Wednesday, April 30, 2014

THREADS: The Fabric of the Universe By Tom Tinney

THREADS: The Fabric of the Universe
By Tom Tinney

As the title implies, there are many disconnected threads in this plot.  As the story slowly progresses, the stray threads start weaving into a pattern you think you recognize.  Then, boom, you realize you’re looking at the design backwards and upside down.  Made me step back and go WOW!  Okay, didn’t see that coming. 
The premise of the plot was original and very well thought out. Tinney also does a great job explaining the background of each society i.e.: Exodus, MetroStellar and the Kutari Panant.  If you are a techno-nerd or a hard sci-fi buff, this is the story for you.  Every gadget and environment explained in detail.  Actually, too much detail for my taste.  All that detail really bogs down the pace of the story, especially in the first half of the book.  The only techno gadgets I didn’t think was plausible were the body mods that the USS Marshals wore.  The pain would be incredible.

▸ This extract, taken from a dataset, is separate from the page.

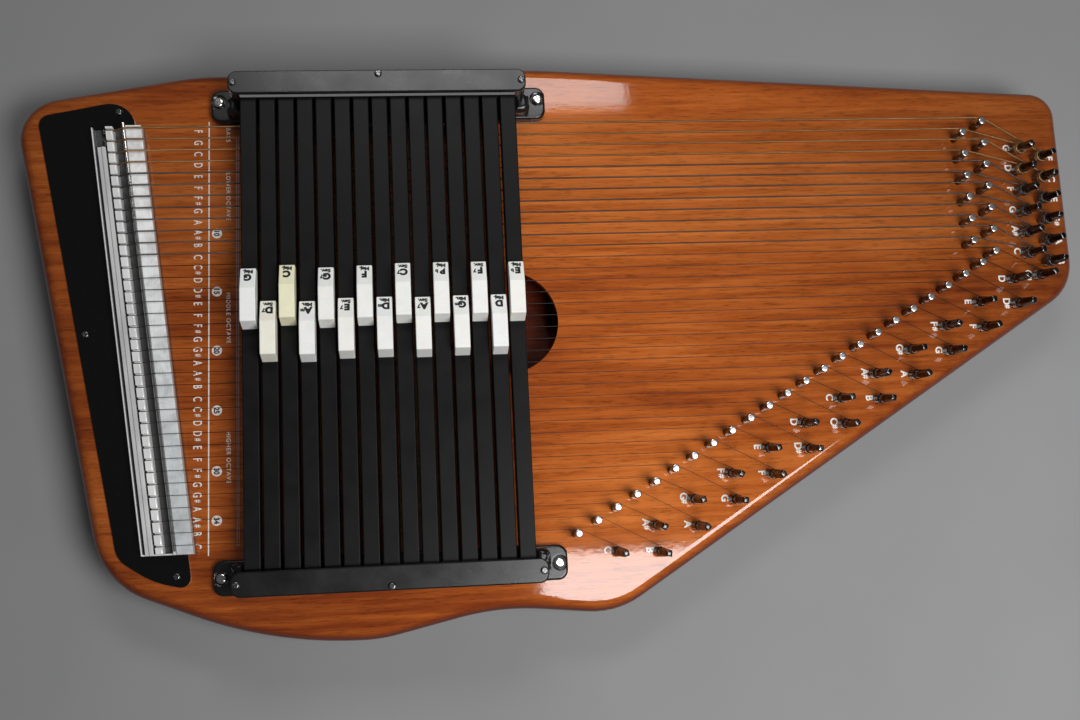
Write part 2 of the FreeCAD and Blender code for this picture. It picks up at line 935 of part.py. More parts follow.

Lots of characters in this story, but none of them lost in each other, unless done intentionally.  The main characters are Matt & his brother Mark.  I also felt for the lost soul of Jon Brooks and the plight of Popilla.  And then there is the sadistic and evil pervert.  Tinney does have problems with dialogue, too stilted and stuffy.  Towards the end, he actually loosens up a bit.  And a little more description of emotions would have been helpful too.
The book is 500 plus pages with a lot of back story.  Most help with the plot, but the Freedom Fleet and the mini story with Brooklyn’s daughter reciting the rise of the current political system did not help the plot move along.  These are some “Darlings” that should have been cut. 

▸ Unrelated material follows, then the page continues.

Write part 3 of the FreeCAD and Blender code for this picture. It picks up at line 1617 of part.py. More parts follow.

The writing style is passive, past tense.  The pace of the story would benefit greatly if it was written in more of an aggressive style, present tense.  The story would flow better and the readers could get more involved with the action and characters. 
Before I got to the end, I hoped there would be a sequel.  And there is.  Tinny leaves enough unanswered questions for the reader to want to read the next book.  What did Berlin Wright have to do with Jon Brook and his brother James?  HMMM.
I really did enjoy this story but there were times I started skimming pages because of the overabundance of unnecessary information.  And then there were the numerous proofreading errors. 
As stated above, if you like hard core sci-fi and techno gadgets, I highly recommend the book, but if you’re only into light sci-fi, maybe not.  I would give this book 4 feathers.